The tsunami sirens we have rely on battery power and the ability of us to generate and set them off which we’ll do if we get a warning from the national command centre.
Check on your neighbours, make sure they’re safe. Hopefully you’ve prepared and you’ve got everything lined up at home. At least three days’ worth of food and water – that’s the key because that reduces the amount of people who need help and allows us to focus on those people who can’t help themselves.
Talk us through how the official response worked in Whanganui?
Once the initial shock settles down I go to work, as do the other emergency management officers and policy people and the infrastructure guys.

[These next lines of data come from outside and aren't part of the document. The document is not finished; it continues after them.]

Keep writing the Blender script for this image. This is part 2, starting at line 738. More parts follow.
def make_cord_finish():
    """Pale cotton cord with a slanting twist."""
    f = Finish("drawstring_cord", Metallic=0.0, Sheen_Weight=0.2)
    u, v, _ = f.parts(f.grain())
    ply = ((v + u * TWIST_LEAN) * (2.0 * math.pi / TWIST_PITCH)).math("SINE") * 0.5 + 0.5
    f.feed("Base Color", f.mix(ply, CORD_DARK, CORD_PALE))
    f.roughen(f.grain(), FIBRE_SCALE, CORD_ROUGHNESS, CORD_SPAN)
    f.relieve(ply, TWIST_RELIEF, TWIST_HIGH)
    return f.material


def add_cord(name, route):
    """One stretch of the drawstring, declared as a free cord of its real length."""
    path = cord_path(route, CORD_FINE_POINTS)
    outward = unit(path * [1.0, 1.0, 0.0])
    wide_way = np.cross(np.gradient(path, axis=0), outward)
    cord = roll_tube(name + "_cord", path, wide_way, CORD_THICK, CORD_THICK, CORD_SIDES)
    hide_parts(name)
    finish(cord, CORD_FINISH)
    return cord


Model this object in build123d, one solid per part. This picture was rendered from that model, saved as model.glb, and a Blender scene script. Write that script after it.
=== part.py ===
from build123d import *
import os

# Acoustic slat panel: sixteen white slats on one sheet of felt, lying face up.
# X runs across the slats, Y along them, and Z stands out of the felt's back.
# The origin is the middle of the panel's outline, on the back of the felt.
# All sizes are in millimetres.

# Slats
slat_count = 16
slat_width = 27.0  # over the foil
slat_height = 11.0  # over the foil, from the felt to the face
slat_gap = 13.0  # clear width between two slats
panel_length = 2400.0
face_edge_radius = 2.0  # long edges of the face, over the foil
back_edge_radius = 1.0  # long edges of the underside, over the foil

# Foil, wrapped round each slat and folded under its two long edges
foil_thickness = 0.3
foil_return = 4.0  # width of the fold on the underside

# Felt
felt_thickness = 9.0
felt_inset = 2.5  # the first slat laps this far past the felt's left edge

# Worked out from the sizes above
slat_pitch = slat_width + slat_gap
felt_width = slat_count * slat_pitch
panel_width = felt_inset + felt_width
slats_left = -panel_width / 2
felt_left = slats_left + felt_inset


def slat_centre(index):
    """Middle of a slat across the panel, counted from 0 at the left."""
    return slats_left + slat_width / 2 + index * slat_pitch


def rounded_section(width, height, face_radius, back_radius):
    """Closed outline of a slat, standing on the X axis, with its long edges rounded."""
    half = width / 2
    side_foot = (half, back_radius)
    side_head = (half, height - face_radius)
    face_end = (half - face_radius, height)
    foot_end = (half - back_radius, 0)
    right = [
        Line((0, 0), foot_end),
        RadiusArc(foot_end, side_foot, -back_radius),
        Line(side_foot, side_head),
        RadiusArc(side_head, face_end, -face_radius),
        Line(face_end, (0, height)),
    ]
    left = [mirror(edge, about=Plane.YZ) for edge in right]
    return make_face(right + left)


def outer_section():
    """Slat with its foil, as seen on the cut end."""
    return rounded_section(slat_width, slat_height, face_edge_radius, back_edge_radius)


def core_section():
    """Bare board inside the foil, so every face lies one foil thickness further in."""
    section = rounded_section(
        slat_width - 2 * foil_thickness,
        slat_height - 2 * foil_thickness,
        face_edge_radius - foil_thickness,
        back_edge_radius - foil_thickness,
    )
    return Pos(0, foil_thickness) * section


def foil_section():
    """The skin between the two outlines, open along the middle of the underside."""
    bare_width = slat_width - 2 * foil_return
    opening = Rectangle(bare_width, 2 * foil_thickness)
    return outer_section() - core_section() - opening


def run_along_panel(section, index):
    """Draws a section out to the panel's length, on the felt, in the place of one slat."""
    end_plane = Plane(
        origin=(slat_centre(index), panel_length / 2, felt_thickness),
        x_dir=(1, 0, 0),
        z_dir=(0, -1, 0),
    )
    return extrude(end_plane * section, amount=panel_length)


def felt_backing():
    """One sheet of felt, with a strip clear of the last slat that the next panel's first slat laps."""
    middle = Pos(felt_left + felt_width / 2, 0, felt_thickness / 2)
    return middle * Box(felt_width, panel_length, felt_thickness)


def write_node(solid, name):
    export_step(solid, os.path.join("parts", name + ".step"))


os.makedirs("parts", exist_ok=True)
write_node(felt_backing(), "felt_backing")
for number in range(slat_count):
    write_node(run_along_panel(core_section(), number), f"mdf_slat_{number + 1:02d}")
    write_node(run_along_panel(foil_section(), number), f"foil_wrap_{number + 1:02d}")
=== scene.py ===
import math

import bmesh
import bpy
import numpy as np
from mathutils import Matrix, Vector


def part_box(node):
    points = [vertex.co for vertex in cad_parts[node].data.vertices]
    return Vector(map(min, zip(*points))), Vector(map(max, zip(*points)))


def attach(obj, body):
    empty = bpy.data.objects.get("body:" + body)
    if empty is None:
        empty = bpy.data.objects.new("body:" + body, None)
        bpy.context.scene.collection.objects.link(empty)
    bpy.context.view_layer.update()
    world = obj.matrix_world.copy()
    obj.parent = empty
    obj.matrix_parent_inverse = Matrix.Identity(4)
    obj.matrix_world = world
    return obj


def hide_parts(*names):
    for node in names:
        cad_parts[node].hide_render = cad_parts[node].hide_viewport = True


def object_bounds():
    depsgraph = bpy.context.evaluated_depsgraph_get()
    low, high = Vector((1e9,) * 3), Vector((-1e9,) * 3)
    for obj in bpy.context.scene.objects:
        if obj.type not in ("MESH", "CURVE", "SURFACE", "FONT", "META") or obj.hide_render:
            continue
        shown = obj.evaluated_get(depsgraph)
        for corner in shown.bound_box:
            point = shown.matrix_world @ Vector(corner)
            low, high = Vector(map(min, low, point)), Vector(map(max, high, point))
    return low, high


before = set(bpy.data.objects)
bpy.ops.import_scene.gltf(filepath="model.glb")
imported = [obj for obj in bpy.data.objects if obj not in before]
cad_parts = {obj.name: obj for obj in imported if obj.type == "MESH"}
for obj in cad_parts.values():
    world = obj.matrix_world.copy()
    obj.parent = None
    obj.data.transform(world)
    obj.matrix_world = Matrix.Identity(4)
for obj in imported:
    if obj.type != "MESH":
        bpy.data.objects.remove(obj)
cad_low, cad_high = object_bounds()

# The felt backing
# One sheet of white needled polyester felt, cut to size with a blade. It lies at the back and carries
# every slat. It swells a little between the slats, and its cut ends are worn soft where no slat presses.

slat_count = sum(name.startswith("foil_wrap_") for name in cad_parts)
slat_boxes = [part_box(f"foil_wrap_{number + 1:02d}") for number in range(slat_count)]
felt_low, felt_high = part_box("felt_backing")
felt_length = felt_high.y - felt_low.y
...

On the way in I passed a couple of police officers who had just driven around the Taupo Quay area quickly looking for damage and so they gave a quick ten seconds of ‘no buildings down, no obvious damage’. That was initial information probably about 12.20am.
And then for us it’s gathering information and finding out what we need to do when it comes to our priorities which is of course preservation of life. Then when started working down to the building supply, is there ongoing risk? What do we need to deal with?
We actually had people out doing that, actually physically looking with torches.
The infrastructure team are here at council. They had people out dealing with important things like the water supply, pumping systems, the sewerage system. They become critically important from a whole city perspective. Infrastructure worked through the night on those along with the Powerco guys.
Once the sun came out they went out and did a much more thorough check on the buildings – inside and outside – all through the council infrastructure, the critical stuff that you need to eat, breath, live.